Seems implausible on the face of it, to me anyway. Do you have a reference ?

The reason I call it implausible is that I think COM and web-services lie at
very different levels of (architectural) granularity, so one cannot reasonably
replace the other.  Maybe that's what MS are talking about -- they may be
backing off from an attempt to push COM as a suitable component architecture
for assembling large-scale applications at the coarsest granularity.

It's hard to imagine every Active/X control turning into a little HTTP-server,
for example ;-)  (We'd run out of port numbers, for one thing...)

Just speculation, of course, I don't really know much about it.

> How does Dolphin fit with Web Services?

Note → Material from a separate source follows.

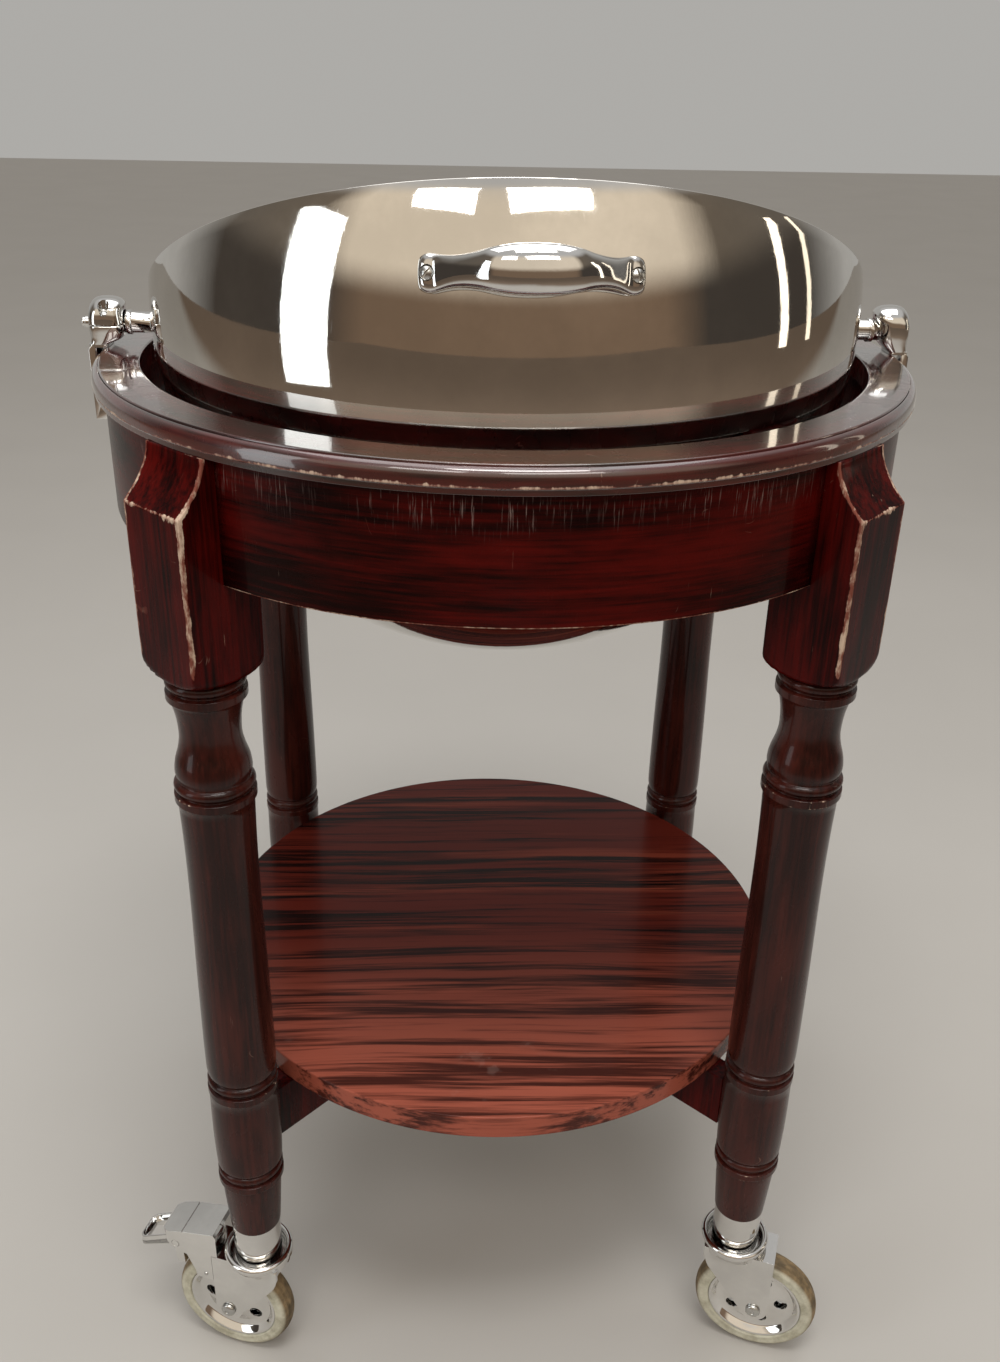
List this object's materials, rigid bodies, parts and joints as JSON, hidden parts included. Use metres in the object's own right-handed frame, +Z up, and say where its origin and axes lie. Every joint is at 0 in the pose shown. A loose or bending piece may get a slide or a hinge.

I'd say that components written in Dolphin would probably fit into a
web-services-based architecture rather more gracefully than into one that was
based of COM (or DCOM, or COM+, or whatever).  It's not that Dolphin has any
particular difficulty talking COM, but COM itself is ill-suited to such
integration.  The loose-coupling of web-services is designed to allow the kind
of architectural heterogeneity that you need to run a mixture of immiscible
execution models.  That said, MS will (are) undoubtedly succeed in concealing
the essential simplicity of the web-service architecture under a blanket of
acronyms, poorly thought-out system services, MS-standard API's, and God-knows
what else.  To what extent it'll be reasonable and feasible just to side-step
the mess and code down to the on-the-wire protocol in Smalltalk (presumably
with the help of packages like Steve's) rather than try to build on the
MS-supplied stuff /though/ Dolphin, I don't know.